Definition: An electronic book (eBook) is a book-length publication in digital form, consisting of text, images, or both, and produced on, published through, and readable on computers or other electronic devices.

How do you read it ?: You need to download the eBook to your device via something such as the android marketplace (Google play store).

Formats: Html, EPUB (with images), EPUB (without images), Kindle (with images), Kindle (without images), Plucker, QiOO mobile and plain text UTF-8.

How do you create one?: We will be using the program Sigil


Example of eBook publishing: http://www.adobe.com/products/digital-editions/eBook.html







Who?: students and researchers will be the most common people to read this eBook. The age range will be quite broad, it will be between ages 17-30 . Generally the people who will be reading this will be well educated, it is more likely that men will read this more than women and most people who will read this will have an average income.

Activities: There will be varied times that people will be reading this, for example they could read it during there breaks at work, if they use public transport to get to work they can read it in the morning and the afternoon while using it and they also might use it at night time before they go to sleep. The places where they read could be on public transport, in a cafe and at home. They could read it every week day when going to or whilst being at work for about 20-30 mins.

Technology: They must have Wi-Fi or broadband to download the eBook and they must know how to download the eBook. They also must have something to read the eBook on such as a kindle or a mobile phone, know how to get the eBook on to the device using something such as android marketplace and know how to work the eBook on the device.

What is cultural/creative industry?

Definition of cultural industries: “Cultural industry refers to the various businesses that produce, distribute, market or sell products that belong categorically in creative arts. Such products could include clothing, decorative material for homes, books, movies, television programs, or music. Cultural industry is a very large category for certain types of businesses.”

This is from the website http://www.wisegeek.com

“Staying Ahead employs the most globally-recognized structural definition of the creative industries, which
was developed by the UK Department of Culture, Media and Sport’s Creative Industries Mapping Project. Its
key publications in 1998 and 2001.

brought together a formerly fairly disparate group of industrial
categories under the broad heading of the ‘creative industries’. The industrial categories they coalesced in
their mapping exercise became known as the ‘DCMS 13’:
• Advertising, Architecture, Art and antiques, Computer games, Crafts, Design, Designer fashion, Film
and video, Music, Performing arts, Publishing, Software, TV and radio
By drawing together, in particular, the ‘arts’ or ‘cultural’ sector with a range of professional services sectors
such as advertising, architecture and software,7
these publications provided an effective ‘blueprint’ for a
new – and surprisingly large and influential – sector: the creative economy.”

This is from the website http://www.theworkfoundation.com

Make up- vocational sector: 

“Up to 23, year-long, paid Modern Apprenticeships with arts organisations aimed at young people aged 16 to 20 will be created in a partnership between Creative Scotland, Young Scot, Creative & Cultural Skills Scotland and Creative Skillset.
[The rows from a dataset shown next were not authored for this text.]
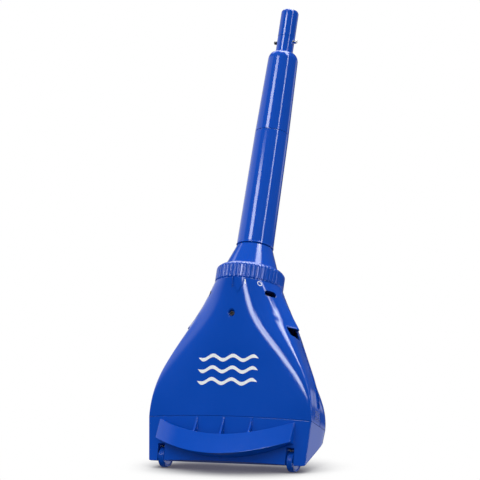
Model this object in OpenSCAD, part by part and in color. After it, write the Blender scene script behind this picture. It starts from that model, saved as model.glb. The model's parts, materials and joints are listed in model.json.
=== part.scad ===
// Battery-powered hand vacuum for pools and spas.
// Z runs up along the tube axis, -Y is the front face, X is the width of the head.
// Z = 0 is the front lip of the suction mouth. All sizes are millimetres.

/* [Pole spigot] */
// outside diameter of the spigot that slides into a pool pole
spigot_d = 28.4; // [27:0.2:30]
// length of the straight part of the spigot
spigot_len = 75; // [65:1:90]
// diameter of each snap button
button_d = 6.35; // [5:0.05:7]
// how far each snap button stands out of the spigot
button_out = 6; // [4:0.5:7]

/* [Tube] */
// outside diameter of the tube at the joint between battery tube and cap
tube_d = 54.6; // [54:0.2:60]
// length of the battery tube
tube_len = 193; // [185:1:210]
// length of the straight part of the battery cap
cap_len = 127; // [115:1:140]

/* [Head] */
// width of the head at the nose seam
head_w = 282; // [270:1:300]
// height of the nose cap, from the front lip to the seam
nose_h = 68; // [66:1:72]
// height of the head body, from the nose seam to the power ring
body_h = 214; // [210:1:225]
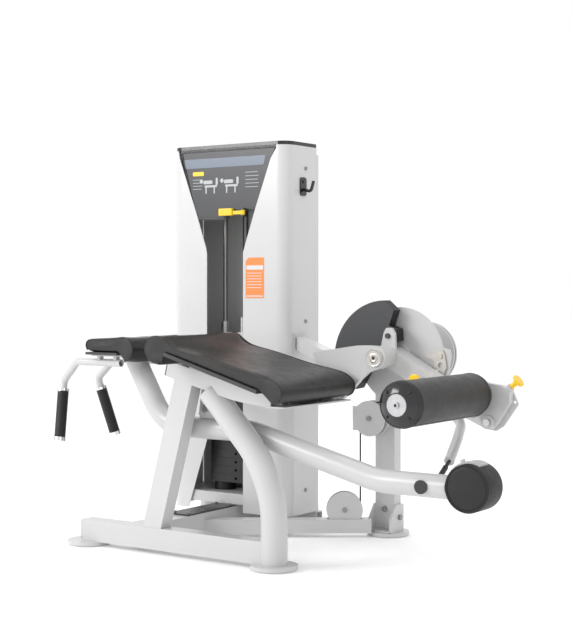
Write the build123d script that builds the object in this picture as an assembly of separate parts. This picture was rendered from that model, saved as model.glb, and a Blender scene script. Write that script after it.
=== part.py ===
"""Lying leg curl machine with a weight-stack tower and a rocking chest pad.

Units are millimetres and +Z is up.  +X runs along the bench towards the leg
roller, +Y runs across it towards the weight-stack tower.  Everything is drawn
from a point on the floor under the foot of the curved leg, and the whole
machine is then moved so that its origin is the middle of its box, on the floor.
"""
import math
import os

from build123d import *

os.makedirs("parts", exist_ok=True)

# ---------------------------------------------------------------- dimensions
WALL = 3.0                      # wall of the frame tubes
BEAM_LOW, BEAM_HIGH = 16.0, 92.0
BEAM_HALF = 30.0                # half the width of the front floor beam
BEAM_LEFT = -829.0
FOOT_RADIUS, FOOT_PLATE, FOOT_RUBBER = 79.0, 12.0, 4.0
FEET = [(-818, 0), (0, 0), (-17, 769), (-815, 736), (-592, 640)]

LEG_OD = 89.0                   # curved front leg
SPINE_X = (-640.0, -545.0)      # tube that joins the bench to the tower
SPINE_END = 716.0
DIAGONAL_START, DIAGONAL_END = (-634.0, 292.0), (-6.0, 734.0)
DIAGONAL_TOP, DIAGONAL_WIDTH = 67.0, 51.0

UPRIGHT_X, UPRIGHT_Y, UPRIGHT_TOP = (-58.0, 24.0), (745.0, 792.0), 728.0

PIVOT_X, PIVOT_Z = 200.0, 690.0     # exercise pivot, level with the knee
SHAFT_RADIUS = 15.0
RUNNING = 0.05                      # radial running clearance of every shaft
BRACKET_Y = (320.0, 340.0)
HOUSING_Y = (311.0, 347.0)
BOSS_Y = (348.0, 395.0)
ARM_Y = (395.0, 471.0)
ARM_DEPTH, ARM_SLOPE, ARM_LENGTH = 66.0, 29.0, 345.0
DISC_Y, DISC_RADIUS = (482.0, 490.0), 170.0
CRANK_Y, CRANK_RADIUS, CRANK_ANGLE = (498.0, 508.0), 52.0, -5.0
CRANK_PIN_RADIUS = 6.0
SLOT_RADIUS, SLOT_LENGTH, SLOT_ANGLE = 8.0, 20.4, 35.5     # eye of the link, across the link
SHEAVE_Y, SHEAVE_LINE = (667.0, 691.0), 108.0
CABLE_Y = 679.0                 # middle of the sheave's groove
PIN_CIRCLE, PIN_STEP = 152.0, 12.0  # start-position holes in the disc

ROLLER_X, ROLLER_Z, ROLLER_RADIUS = 563.0, 580.0, 74.5
ROLLER_Y = (-150.0, 318.0)
CARRIAGE_X, CARRIAGE_Z = 600.0, 489.0
CARRIAGE_Y = (362.0, 391.0)

ROCKER_Y, ROCKER_OD = 92.0, 76.0
ROCKER_PIVOT = (-336.0, 508.0)
LINK_LOW = (521.0, 150.0, 308.0)
LINK_OD = 34.0
END_WEIGHT = (684.0, 316.0)
END_WEIGHT_RADIUS, END_WEIGHT_Y = 75.0, (40.0, 144.0)

PAD_MIDDLE, PAD_HALF = 70.0, 228.0
SMALL_PAD_HALF = 150.0
BOARD_SLOPE = 16.05
BOARD_LEFT, BOARD_RIGHT, BOARD_TOP = -344.0, 38.0, 712.0
BOARD_THICK = 12.0

TOWER_X = (-856.0, -304.0)
TOWER_Y = (515.0, 715.0)
TOWER_LOW, TOWER_TOP = 70.0, 1464.0
SHROUD = 3.0
CORNER = 48.0
STACK_X, STACK_Y = -582.0, 620.0
PLATE = (270.0, 100.0, 32.0)
STACK_LOW = 172.0
PLATES, LIFTED = 17, 5
ROD_OFFSET, ROD_RADIUS = 87.0, 9.5
SELECTOR_RADIUS = 11.0

CABLE_RADIUS = 3.0
UPPER_PULLEY, UPPER_PULLEY_Z = 48.0, 443.0
LOWER_PULLEY, LOWER_PULLEY_Z = 59.0, 101.0
TURN_PULLEY = 35.0
BASE_PULLEY = 30.0
TOP_PULLEY_Z = 1385.0
CABLE_BACK = (-625.0, 703.0)        # where the cable rises behind the stack


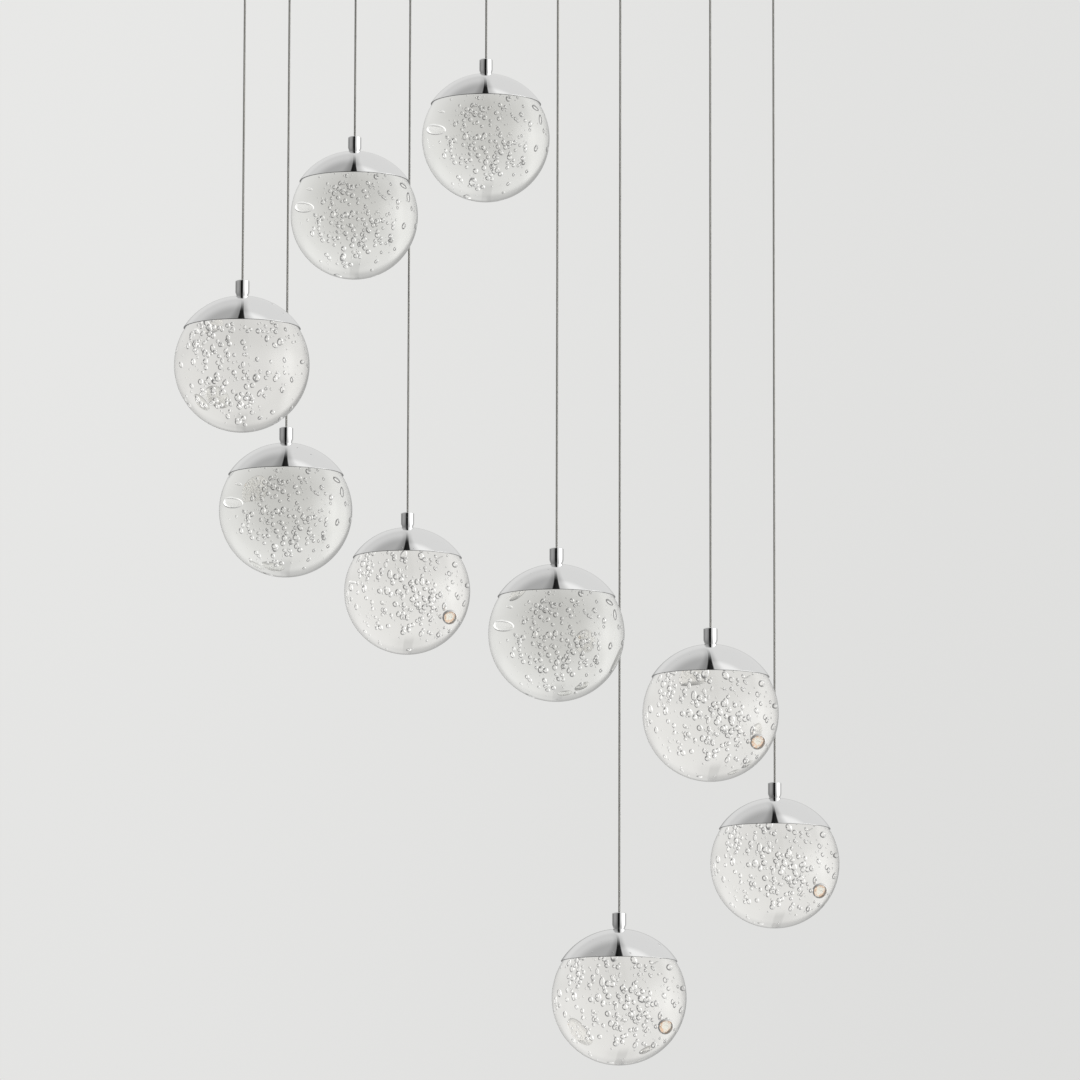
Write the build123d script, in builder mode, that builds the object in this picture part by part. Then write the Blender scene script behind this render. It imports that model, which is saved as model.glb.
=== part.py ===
"""Cluster pendant: nine solid glass globes on thin cables under one round ceiling canopy.

Millimetres, +Z up. The origin is on the ceiling plane, in the middle of the canopy's screw circle.
+X runs to the right and +Y runs to the back as the light is looked at.
"""

from build123d import *
import math
import os

# ---- Globe: a solid ball with its top ground flat
GLOBE_RADIUS = 50.0
LAMP_ROOM_DEPTH = 14.0  # from the top of the full ball down to the ground flat
GLOBE_ARRIS_HEIGHT = 0.4  # bevel where the flat meets the ball
GLOBE_ARRIS_WIDTH = 1.2

# ---- Dome cap, spun over the top of the globe
CAP_CLEARANCE = 0.2  # between glass and metal
CAP_WALL = 1.0
CAP_DEPTH = 24.2  # from the dome's top to its rim
CAP_RIM_BEVEL = 0.5  # outer edge of the rim
CAP_LAND_RADIUS = 8.0  # flat land inside the top, that the lamp holder pulls up against

# ---- Ferrule, the turned piece between cable and cap
FERRULE_RADIUS = 5.2
FERRULE_HEIGHT = 12.2
FERRULE_CROWN = 0.9  # rounding of the top edge
FERRULE_FOOT_WIDTH = 1.2  # taper down to the cap, across one side
FERRULE_FOOT_HEIGHT = 3.2
FERRULE_GRIP_DEPTH = 7.5  # how far the cable goes in
STUB_RADIUS = 3.0
STUB_LENGTH = 7.0  # threaded stub under the foot, through cap and holder
STUB_CLEARANCE = 0.15  # in the cap's hole
WIRE_BORE_RADIUS = 0.5  # the jacket stops where the bore narrows to this, and the cores go on

# ---- Lamp holder and LED board, inside the cap
HOLDER_BOSS_FLATS = 13.0  # hexagonal boss, across flats
HOLDER_PLATE = 5.0
HOLDER_GAP = 0.7  # between the plate's corners and the dome
BOARD_WIDTH = 30.0
BOARD_THICKNESS = 1.6
BOARD_GAP = 0.15  # all round the board in its pocket
CHIP_WIDTH = 12.0
CHIP_HEIGHT = 0.8
LIGHT_GAP = 0.4  # between the chip and the glass

# ---- Cable
CABLE_RADIUS = 0.8
CABLE_BORE_GAP = 0.15  # between the cable and the ferrule's bore

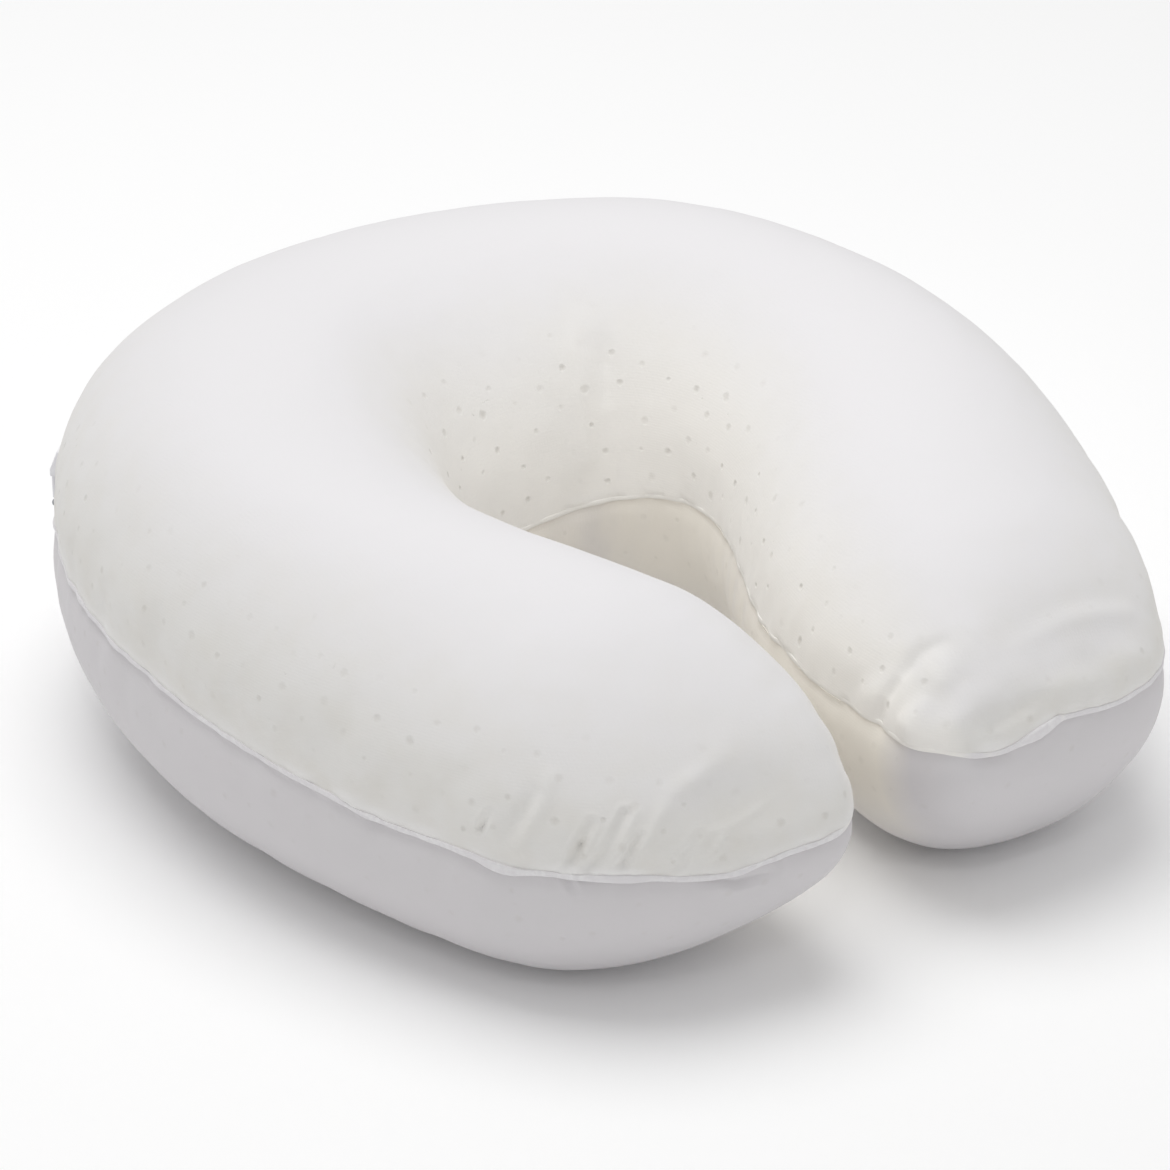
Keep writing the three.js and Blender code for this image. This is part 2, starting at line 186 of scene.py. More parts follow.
core = bmesh.new()
core.from_mesh(cover.data)
for _ in range(CORE_SMOOTHING):
    bmesh.ops.smooth_vert(
        core, verts=core.verts, factor=0.5, use_axis_x=True, use_axis_y=True, use_axis_z=True
    )
core.to_mesh(cover.data)
core.free()
places = points_of(cover.data)
on_solids = np.array([solids.find_nearest(Vector(place))[0] for place in places])
lie = normals_of(cover.data)
out = [solids.ray_cast(Vector(place), Vector(way), SHRUNK_MOST)[3] for place, way in zip(places, lie)]
out = np.array([gap or 0.0 for gap in out])
off_groove = np.abs(places[:, 2] - seam_height(places)) - GROOVE_REACH[0]
beside = np.flatnonzero(off_groove > 0)
nearest = KDTree(len(beside))
for index in beside:
    nearest.insert(Vector(places[index]), int(index))
nearest.balance()
for index in np.flatnonzero(off_groove <= 0):
    spanning = nearest.find_n(Vector(places[index]), GROOVE_SPANNED_BY)
    out[index] = np.mean([out[other] for _, other, _ in spanning])
trust = np.clip(off_groove / (GROOVE_REACH[1] - GROOVE_REACH[0]), 0, 1)[:, None]
moved = trust * (on_solids - places) + (1 - trust) * out[:, None] * lie
place_points(cover.data, places + moved - CORE_DRAW_IN * lie)


# The two-panel cover round the filling. It is cut a little larger than the core, held along the
# seam and where it lies on the floor, and pressure pushes the rest out, as the foam fills cloth.
SWELL_PRESSURE = 200
SWELL_SLACK = 0.025
SWELL_STIFFNESS = 5
SWELL_BENDING = 0.1
POINT_MASS = 0.05
SWELL_FRAMES = 20
SWELL_MOST = 1.6 * MM
HELD_BESIDE_SEAM = 4 * MM
HELD_OVER_FLOOR = 2 * MM
PRESSED_BELOW = 40 * MM
PRESSED_FLAT_BELOW = 10 * MM
PRESSED_SHARE = 0.2

before = points_of(cover.data)
from_seam = before[:, 2] - seam_height(before)
held = (np.abs(from_seam) < HELD_BESIDE_SEAM) | (before[:, 2] < HELD_OVER_FLOOR)
cover.vertex_groups.new(name="held").add(np.flatnonzero(held).tolist(), 1.0, "REPLACE")
swell = cover.modifiers.new("swell", "CLOTH").settings
swell.vertex_group_mass = "held"
swell.use_pressure = True
swell.uniform_pressure_force = SWELL_PRESSURE
swell.mass = POINT_MASS
swell.shrink_min = -SWELL_SLACK
swell.tension_stiffness = swell.compression_stiffness = swell.shear_stiffness = SWELL_STIFFNESS
swell.bending_stiffness = SWELL_BENDING
swell.effector_weights.gravity = 0
for step in range(1, SWELL_FRAMES + 1):
    bpy.context.scene.frame_set(step)
moved = points_of(cover.evaluated_get(bpy.context.evaluated_depsgraph_get()).to_mesh()) - before
cover.modifiers.clear()
cover.vertex_groups.clear()
bpy.context.scene.frame_set(1)
moved *= np.minimum(1, SWELL_MOST / np.maximum(np.linalg.norm(moved, axis=1), 1e-9))[:, None]
free = (before[:, 2:] - PRESSED_FLAT_BELOW) / (PRESSED_BELOW - PRESSED_FLAT_BELOW)
place_points(cover.data, before + moved * np.clip(free, PRESSED_SHARE, 1))
with_modifier(cover, "SUBSURF", levels=2, render_levels=2)


# How the cover lies, kept for its finish, which paints light and shade into its colour by it: how
# steep each spot is, and how far it looks in at the neck hole or the mouth.
MOUTH_LINE = ((0, 8), (-3, -160))
LOOKS_IN_BEGINS = 0.5
LOOKS_IN_GROWS = 2.2


def keep_on(piece, name, kind, values):
    """Keeps a value for each vertex on the piece, for its finish to read."""
    field = "vector" if kind == "FLOAT_VECTOR" else "value"
    values = np.ascontiguousarray(values, dtype=np.float32).ravel()
    piece.data.attributes.new(name, kind, "POINT").data.foreach_set(field, values)


def towards_mouth(places):
    """The level way from each place to the middle of the hole or of the gap between the arms."""
    a, b = (np.array(end) * MM for end in MOUTH_LINE)
    share = np.clip((places[:, :2] - a) @ (b - a) / ((b - a) @ (b - a)), 0, 1)
    way = a + share[:, None] * (b - a) - places[:, :2]
    return way / np.maximum(np.linalg.norm(way, axis=1, keepdims=True), 1e-9)


places, lie = points_of(cover.data), normals_of(cover.data)
looks_in = (towards_mouth(places) * lie[:, :2]).sum(axis=1)
keep_on(cover, "steep", "FLOAT", np.clip(1 - lie[:, 2], 0, 1))
keep_on(cover, "looks_in", "FLOAT", np.clip((looks_in - LOOKS_IN_BEGINS) * LOOKS_IN_GROWS, 0, 1))


# Loose cloth at the two arm ends, and faint puckers over the hole, in millimetres: each fold's
# path, its reach to each side, and its rise at the path's start, middle and end, or its depth
# where that is negative. A slit is sharp, with raised lips, and a soft fold fades away.
SLITS = (
    {"fold": "first slit", "reach": 0.8, "rise": (-1.6, -1.8, -0.5),
     "path": ((-109, -113, 53), (-107, -115, 58))},
    {"fold": "deep slit", "reach": 0.9, "rise": (-0.8, -2.8, -2.4),
     "path": ((-91, -135, 59), (-94, -134, 53), (-95, -131, 47))},
    {"fold": "its mark under the seam", "reach": 0.9, "rise": (-1.8, -1.4, -0.3),
     "path": ((-95, -131, 43), (-94, -133, 39))},
    {"fold": "third slit", "reach": 0.9, "rise": (-1.2, -2.2, -1.8),
     "path": ((-84, -139, 61), (-86, -139, 58), (-89, -138, 52), (-92, -135, 47))},
    {"fold": "short slit", "reach": 0.8, "rise": (-0.6, -1.8, -1.0),
     "path": ((-82, -143, 56), (-84, -142, 53), (-86, -141, 49))},
    {"fold": "slit before the patch", "reach": 1.0, "rise": (-1.0, -2.2, -1.2),
     "path": ((-68, -147, 54), (-72, -147, 50), (-73, -146, 47))},
    {"fold": "patch's lower edge", "reach": 1.1, "rise": (-0.3, -1.5, -0.4),
     "path": ((-66, -149, 41), (-58, -151, 39), (-49, -151, 39))},
)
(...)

Young people taking part in the Modern Apprenticeships will study for vocational qualifications while gaining professional experience working for an arts organisation. Creative Scotland will offer employers up to £8,000 towards the salary of each apprentice, enabling organisations to provide positions.”

This is from the website http://www.youngscot.net

Development of cultural industries: This is how Creative Scotland began

“In November 2003, Creative Scotland was just a twinkle in the eye of then-first minister Jack McConnell, who pledged that the Labour Scottish Government  would overhaul the existing funding arrangements to put creativity at the heart of their agenda.Moving forward to 2010, the Tory-Lib Dem Coalition has taken power at Westminster, while the Scottish National Party preside over the Scottish Parliament, with Alex Salmond as first minister. It is at this moment that Creative Scotland is born, of the merger of Scottish Screen, the film funding body, with the Scottish Arts Council (which also controlled lottery money for the arts).”

This is from the website http://www.afterall.org

One way that the creative industry has developed is creative Scotland. http://www.creativescotland.com.

Creative Scotland has introduced legislation which had a massive impact on the creative industry. Here is quote from their website: ” We invest in talented people and exciting ideas. We develop the creative industries and champion everything that’s good about Scottish creativity”.

Economic importance: “The cultural industry is the fastest growing industry in the UK, and it is set to grow even further. It employs over 500,000 people and is expected to grow by another 200,000 people in the next five years or so.”

This is from the website http://www.metier.org.uk

“The creative industries sector in Scotland supports over 60,000 jobs and contributes £5 billion to our economy.”